Miss you already. :-)

Comment by Will Spendlove

om arham Ramesh bhai and Meenaben
Mane e jani ne aanand thayo ke Samir Athai kari rahyo che.emno navo prayog interesting and self control mate excellent che..Hu Parysushan Atlanta ma karavi rahyo chu.I will pass this experience to audience in my today lecture…this athai is free from cornet traditions and it is more spiritual..I my self highly appreciate this athai and would like to give congratulation and I bless for his success…
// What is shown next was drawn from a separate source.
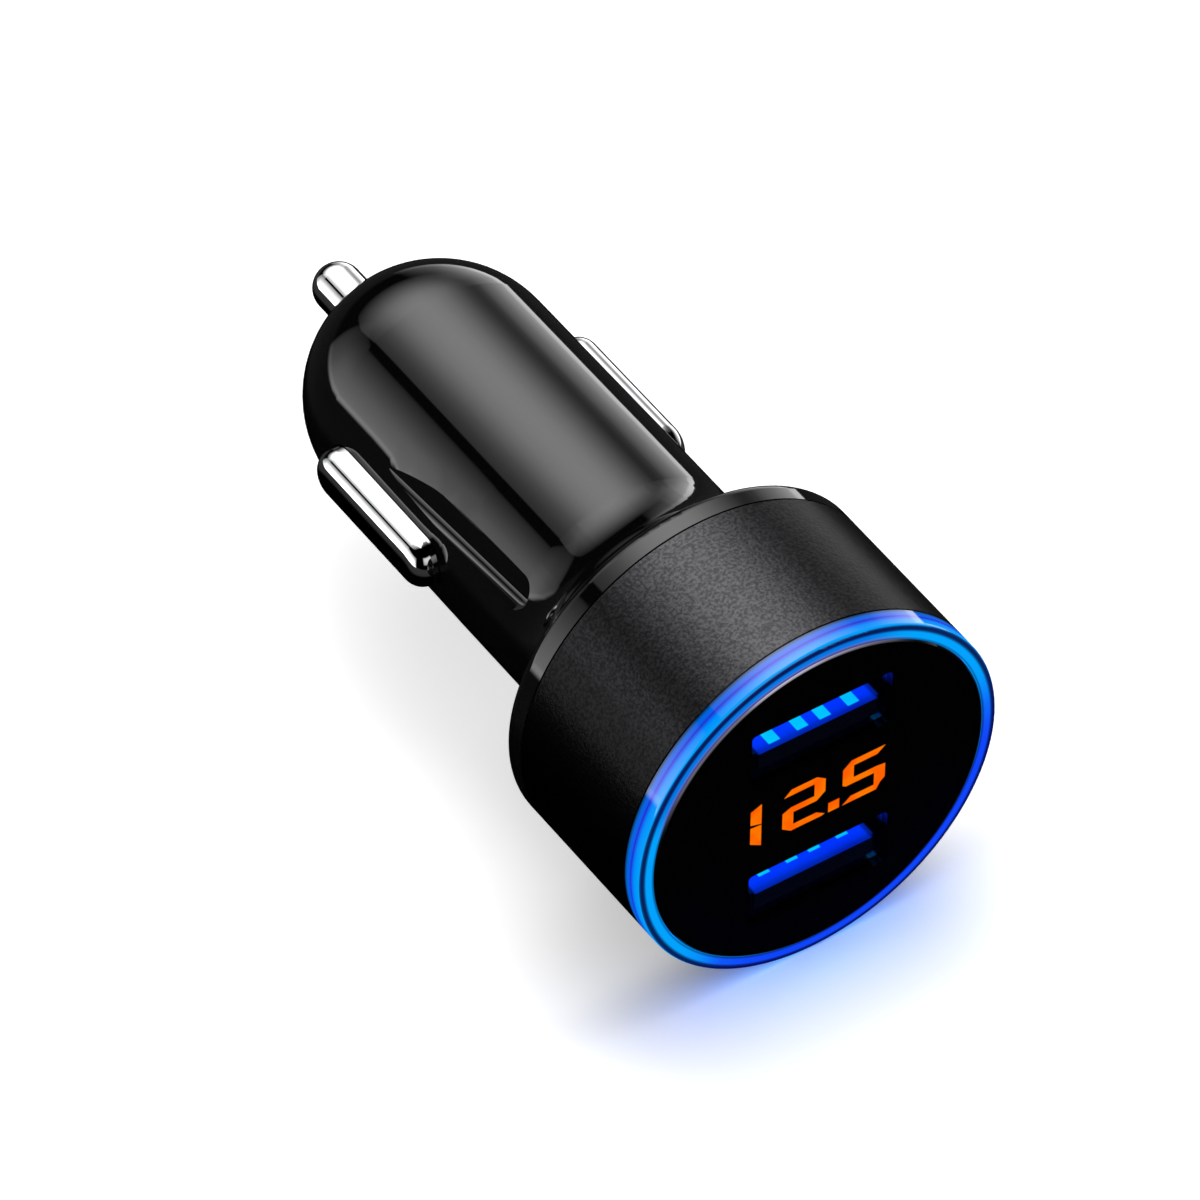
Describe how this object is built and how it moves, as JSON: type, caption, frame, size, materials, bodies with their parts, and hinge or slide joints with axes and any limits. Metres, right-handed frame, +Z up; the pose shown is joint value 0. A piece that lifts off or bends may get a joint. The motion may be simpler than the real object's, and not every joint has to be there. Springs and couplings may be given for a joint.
{
  "type": "car usb charger plug",
  "caption": "Round-nosed charger plug for a 12 V car socket: spring pin, sprung side contacts, metal sleeve, lit ring, USB ports and a voltage display.",
  "frame": {"origin": "on the plug's axis, at the plane where the neck meets the barrel and the plug stops in its socket", "axes": "+Y along the axis towards the nose pin, the face looks towards -Y, +Z is up for someone who reads the display, +X is that reader's right"},
  "size_m": [0.0318, 0.0668, 0.0318],
  "materials": {
    "black_plastic": "high gloss moulded ABS and polycarbonate",
    "black_anodised": "sandblasted and anodised black",
    "clear_ring": "clear acrylic, lit blue from below",
    "face_black": "mirror-gloss black window panel",
    "segment_orange": "light pipe, lit orange from below",
    "display_grey": "moulded display block",
    "solder_tin": "tinned wire",
    "board_green": "solder mask on glass fibre board",
    "lamp_white": "lamp housing",
    "shell_steel": "nickel-plated spring steel sheet",
    "tongue_blue": "translucent blue insulator, lit from behind",
    "contact_gold": "gold-plated contact strip",
    "ferrite": "sintered ferrite",
    "copper_wire": "enamelled copper",
    "can_sleeve": "shrink sleeve on an aluminium can",
    "chip_black": "moulding compound",
    "fuse_ceramic": "ceramic",
    "resistor_body": "chip resistors and capacitors",
    "contact_chrome": "chrome-plated brass and steel",
    "spring_steel": "spring wire",
    "strip_brass": "stamped strip"
  },
  "bodies": {
    "charger": {"plug_housing": "black_plastic", "head_sleeve": "black_anodised", "light_ring": "clear_ring", "face_panel": "face_black", "display_segments": "segment_orange", "display_module": "display_grey", "display_pins": "solder_tin", "front_board": "board_green", "ring_lamps": "lamp_white", "usb_shell_upper": "shell_steel", "usb_shell_lower": "shell_steel", "usb_tongue_upper": "tongue_blue", "usb_tongue_lower": "tongue_blue", "usb_contacts_upper": "contact_gold", "usb_contacts_lower": "contact_gold", "main_board": "board_green", "choke_core": "ferrite", "choke_winding": "copper_wire", "input_capacitor": "can_sleeve", "output_capacitor": "can_sleeve", "converter_chip": "chip_black", "rectifier_diode": "chip_black", "board_fuse": "fuse_ceramic", "small_parts": "resistor_body", "tip_spring": "spring_steel", "tip_terminal": "strip_brass", "ground_frame": "strip_brass", "side_springs_left": "spring_steel", "side_springs_right": "spring_steel"},
    "tip": {"tip_contact": "contact_chrome"},
    "left_bar": {"side_contact_left": "contact_chrome"},
    "right_bar": {"side_contact_right": "contact_chrome"}
  },
  "joints": [
    {"name": "tip_slide", "type": "slide", "parent": "charger", "child": "tip", "axis": [0, -1, 0], "range_m": [0, 0.003], "stiffness_N_per_m": 1500, "springref_m": -0.0015, "deforming": ["tip_spring"]},
    {"name": "left_contact_slide", "type": "slide", "parent": "charger", "child": "left_bar", "axis": [1, 0, 0], "range_m": [0, 0.0019], "stiffness_N_per_m": 800, "springref_m": -0.001, "deforming": ["side_springs_left"]},
    {"name": "right_contact_slide", "type": "slide", "parent": "charger", "child": "right_bar", "axis": [-1, 0, 0], "range_m": [0, 0.0019], "stiffness_N_per_m": 800, "springref_m": -0.001, "deforming": ["side_springs_right"]}
  ]
}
Comment by Shrutpragyaji Swami

Will,
Yes, this is actually tied directly to Paryushana, just with a modification I made. We’ll have to get together when I break next week.

Comment by ahimsam

Swami,

Thank you so much for taking the time to read this blog. I am humbled that you think well of this experiment.

Samir

Comment by ahimsam

Magic of Athai, is that it is a practical = step in developing control over one’s senses. Tongue is tricky. If one can control the tongue (both for desire for food, and desire to talk),along with controlling other senses,one is well on one’s journey towards self actualisation and enlightement.

Comment by Ramesh Mehta

Dearest

“May the force be with you”, Samir– the man of destiny.
We will be in sych,and in spirit (with you) every minute, of this Athai experience,and as always
Dad & Mom

Comment by Dad & Mom

Due to ingenious marketing by moderen capitalist machnie, wants and needs are blurring,and it takes a very self aware soul to distinguish wants from needs,and barebone needs,and if one can attain simple living ( minimum wants/needs)and high thinking, then one is well on one’s way to Mukti.